**EXTRACTED RECORDS**

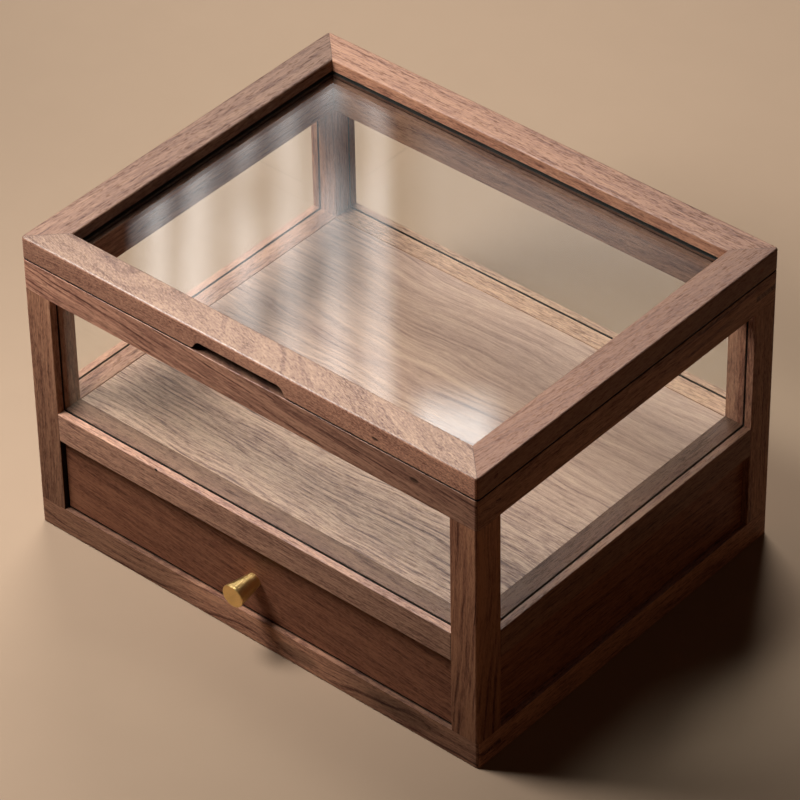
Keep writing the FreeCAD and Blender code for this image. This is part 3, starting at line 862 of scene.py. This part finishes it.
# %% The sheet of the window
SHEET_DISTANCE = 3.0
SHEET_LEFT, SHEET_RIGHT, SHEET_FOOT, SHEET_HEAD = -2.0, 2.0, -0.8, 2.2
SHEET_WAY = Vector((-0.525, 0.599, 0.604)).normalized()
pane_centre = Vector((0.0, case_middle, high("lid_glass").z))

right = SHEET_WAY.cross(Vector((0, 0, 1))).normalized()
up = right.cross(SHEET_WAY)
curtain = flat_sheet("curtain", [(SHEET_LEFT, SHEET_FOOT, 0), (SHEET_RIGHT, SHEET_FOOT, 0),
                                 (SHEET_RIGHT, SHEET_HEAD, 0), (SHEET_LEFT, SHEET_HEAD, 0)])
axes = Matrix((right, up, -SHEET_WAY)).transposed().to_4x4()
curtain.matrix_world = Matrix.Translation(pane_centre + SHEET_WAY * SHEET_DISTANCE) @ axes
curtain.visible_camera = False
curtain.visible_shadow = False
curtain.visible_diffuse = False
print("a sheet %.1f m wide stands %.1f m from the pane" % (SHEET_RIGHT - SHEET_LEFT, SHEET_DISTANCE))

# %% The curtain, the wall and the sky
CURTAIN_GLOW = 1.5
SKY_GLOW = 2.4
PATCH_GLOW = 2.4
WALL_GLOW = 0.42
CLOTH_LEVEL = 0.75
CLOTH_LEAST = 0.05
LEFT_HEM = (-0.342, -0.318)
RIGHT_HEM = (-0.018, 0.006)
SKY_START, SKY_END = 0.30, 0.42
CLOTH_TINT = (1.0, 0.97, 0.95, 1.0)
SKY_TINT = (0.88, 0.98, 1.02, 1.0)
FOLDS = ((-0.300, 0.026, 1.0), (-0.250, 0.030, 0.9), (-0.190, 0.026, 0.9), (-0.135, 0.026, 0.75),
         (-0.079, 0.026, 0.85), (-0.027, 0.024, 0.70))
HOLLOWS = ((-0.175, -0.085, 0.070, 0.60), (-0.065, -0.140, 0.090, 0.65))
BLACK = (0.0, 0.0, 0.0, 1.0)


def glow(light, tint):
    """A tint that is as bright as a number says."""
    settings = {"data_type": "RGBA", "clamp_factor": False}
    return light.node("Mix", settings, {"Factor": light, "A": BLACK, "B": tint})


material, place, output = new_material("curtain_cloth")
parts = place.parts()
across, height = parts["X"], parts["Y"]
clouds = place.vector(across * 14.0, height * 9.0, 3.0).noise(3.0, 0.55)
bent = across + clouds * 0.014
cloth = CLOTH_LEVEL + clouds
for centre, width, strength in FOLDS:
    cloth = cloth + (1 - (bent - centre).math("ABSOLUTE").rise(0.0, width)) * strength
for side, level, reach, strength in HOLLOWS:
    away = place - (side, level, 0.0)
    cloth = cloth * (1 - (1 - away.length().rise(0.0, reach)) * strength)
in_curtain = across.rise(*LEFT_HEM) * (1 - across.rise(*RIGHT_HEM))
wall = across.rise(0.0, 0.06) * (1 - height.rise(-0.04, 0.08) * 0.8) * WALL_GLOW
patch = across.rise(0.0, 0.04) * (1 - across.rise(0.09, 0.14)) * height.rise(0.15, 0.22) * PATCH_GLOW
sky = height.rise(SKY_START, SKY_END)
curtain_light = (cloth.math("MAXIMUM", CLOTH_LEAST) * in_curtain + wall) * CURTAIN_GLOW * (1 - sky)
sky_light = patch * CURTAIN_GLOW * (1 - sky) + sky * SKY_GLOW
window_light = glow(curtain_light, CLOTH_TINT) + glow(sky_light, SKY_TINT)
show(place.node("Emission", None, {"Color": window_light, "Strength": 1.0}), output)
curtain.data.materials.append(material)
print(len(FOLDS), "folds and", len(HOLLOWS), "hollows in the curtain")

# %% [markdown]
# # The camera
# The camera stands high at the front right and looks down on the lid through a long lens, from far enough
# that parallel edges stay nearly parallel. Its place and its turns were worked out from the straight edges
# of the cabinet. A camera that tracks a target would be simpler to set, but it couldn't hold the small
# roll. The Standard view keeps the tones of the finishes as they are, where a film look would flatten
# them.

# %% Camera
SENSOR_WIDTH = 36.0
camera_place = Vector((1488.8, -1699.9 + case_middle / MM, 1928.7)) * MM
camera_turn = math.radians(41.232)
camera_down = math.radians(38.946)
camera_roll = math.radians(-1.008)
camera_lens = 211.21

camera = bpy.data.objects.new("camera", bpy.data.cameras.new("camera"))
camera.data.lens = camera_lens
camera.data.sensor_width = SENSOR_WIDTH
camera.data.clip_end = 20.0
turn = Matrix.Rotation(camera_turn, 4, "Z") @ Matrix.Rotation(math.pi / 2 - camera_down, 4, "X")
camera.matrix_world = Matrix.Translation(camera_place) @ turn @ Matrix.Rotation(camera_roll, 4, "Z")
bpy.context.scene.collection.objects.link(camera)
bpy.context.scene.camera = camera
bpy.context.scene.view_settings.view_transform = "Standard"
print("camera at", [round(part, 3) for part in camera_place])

--

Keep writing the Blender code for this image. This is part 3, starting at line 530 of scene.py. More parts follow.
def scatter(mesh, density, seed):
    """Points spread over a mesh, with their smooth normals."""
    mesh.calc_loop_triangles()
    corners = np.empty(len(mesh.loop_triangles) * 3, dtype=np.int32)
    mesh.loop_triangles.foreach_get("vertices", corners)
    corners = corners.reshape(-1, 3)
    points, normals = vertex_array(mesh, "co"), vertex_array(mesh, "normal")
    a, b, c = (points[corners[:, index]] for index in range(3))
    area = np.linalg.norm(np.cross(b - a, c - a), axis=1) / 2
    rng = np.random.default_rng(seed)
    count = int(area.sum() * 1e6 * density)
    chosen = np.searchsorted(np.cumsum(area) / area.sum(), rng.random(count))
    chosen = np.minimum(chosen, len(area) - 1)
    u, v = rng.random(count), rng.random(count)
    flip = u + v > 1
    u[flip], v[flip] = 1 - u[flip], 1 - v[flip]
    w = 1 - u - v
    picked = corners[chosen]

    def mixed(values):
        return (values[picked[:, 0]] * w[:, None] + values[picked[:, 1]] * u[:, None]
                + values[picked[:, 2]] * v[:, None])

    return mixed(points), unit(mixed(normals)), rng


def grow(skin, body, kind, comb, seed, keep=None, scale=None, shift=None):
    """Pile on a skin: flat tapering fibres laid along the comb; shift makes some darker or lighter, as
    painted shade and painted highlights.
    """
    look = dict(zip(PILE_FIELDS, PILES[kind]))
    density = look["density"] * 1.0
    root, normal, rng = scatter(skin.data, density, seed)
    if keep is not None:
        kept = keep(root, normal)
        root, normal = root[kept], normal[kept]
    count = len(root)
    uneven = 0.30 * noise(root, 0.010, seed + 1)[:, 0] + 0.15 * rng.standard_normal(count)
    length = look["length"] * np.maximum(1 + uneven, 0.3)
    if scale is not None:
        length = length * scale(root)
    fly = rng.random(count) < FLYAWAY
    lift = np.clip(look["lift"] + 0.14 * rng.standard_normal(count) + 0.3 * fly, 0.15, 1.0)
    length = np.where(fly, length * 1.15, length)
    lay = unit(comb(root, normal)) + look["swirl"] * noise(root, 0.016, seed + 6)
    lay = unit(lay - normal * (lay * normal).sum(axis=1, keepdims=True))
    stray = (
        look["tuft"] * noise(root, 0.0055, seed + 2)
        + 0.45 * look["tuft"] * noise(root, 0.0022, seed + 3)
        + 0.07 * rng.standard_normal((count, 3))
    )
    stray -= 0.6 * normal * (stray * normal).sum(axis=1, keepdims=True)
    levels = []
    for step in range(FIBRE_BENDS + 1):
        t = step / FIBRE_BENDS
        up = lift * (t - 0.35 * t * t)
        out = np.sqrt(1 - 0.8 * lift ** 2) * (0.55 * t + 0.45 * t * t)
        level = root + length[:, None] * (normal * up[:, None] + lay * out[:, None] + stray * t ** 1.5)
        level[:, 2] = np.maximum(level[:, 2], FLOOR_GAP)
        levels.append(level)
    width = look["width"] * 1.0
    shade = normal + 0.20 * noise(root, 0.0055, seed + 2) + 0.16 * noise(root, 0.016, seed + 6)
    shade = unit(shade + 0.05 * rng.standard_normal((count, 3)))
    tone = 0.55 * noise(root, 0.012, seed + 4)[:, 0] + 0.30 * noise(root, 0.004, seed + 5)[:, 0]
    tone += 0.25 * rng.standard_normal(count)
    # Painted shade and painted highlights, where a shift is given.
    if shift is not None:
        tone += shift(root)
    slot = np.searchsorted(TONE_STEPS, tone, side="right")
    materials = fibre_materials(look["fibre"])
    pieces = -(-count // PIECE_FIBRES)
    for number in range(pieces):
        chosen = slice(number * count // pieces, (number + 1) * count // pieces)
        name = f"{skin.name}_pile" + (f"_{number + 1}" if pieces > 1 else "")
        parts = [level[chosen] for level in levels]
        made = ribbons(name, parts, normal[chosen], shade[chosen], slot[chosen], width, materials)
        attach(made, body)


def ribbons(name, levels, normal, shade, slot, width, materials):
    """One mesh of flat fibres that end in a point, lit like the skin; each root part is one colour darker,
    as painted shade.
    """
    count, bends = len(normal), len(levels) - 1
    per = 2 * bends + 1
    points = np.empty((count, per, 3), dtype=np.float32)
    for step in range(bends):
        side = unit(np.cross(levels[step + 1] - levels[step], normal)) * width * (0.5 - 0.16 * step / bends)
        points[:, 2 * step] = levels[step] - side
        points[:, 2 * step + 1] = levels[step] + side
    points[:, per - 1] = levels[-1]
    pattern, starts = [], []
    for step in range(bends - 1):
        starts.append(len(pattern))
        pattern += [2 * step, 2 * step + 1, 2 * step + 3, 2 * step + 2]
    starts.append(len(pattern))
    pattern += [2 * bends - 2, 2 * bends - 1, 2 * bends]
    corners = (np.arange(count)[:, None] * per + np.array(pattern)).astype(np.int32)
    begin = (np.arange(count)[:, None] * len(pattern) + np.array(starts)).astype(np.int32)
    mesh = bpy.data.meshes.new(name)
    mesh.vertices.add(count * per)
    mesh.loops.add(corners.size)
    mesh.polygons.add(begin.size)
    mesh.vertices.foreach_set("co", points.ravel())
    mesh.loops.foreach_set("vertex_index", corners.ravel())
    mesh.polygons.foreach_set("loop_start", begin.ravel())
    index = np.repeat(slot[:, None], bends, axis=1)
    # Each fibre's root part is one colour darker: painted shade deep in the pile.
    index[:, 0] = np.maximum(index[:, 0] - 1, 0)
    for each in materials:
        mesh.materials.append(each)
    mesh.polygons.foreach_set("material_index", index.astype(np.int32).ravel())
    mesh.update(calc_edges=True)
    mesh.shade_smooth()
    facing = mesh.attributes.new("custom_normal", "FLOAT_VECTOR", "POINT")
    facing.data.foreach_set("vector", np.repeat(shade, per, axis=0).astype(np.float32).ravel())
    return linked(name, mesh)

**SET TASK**
Check each line above for the word "made" and copy the ones that have it.

**SOLVED PROBLEM**
        made = ribbons(name, parts, normal[chosen], shade[chosen], slot[chosen], width, materials)
        attach(made, body)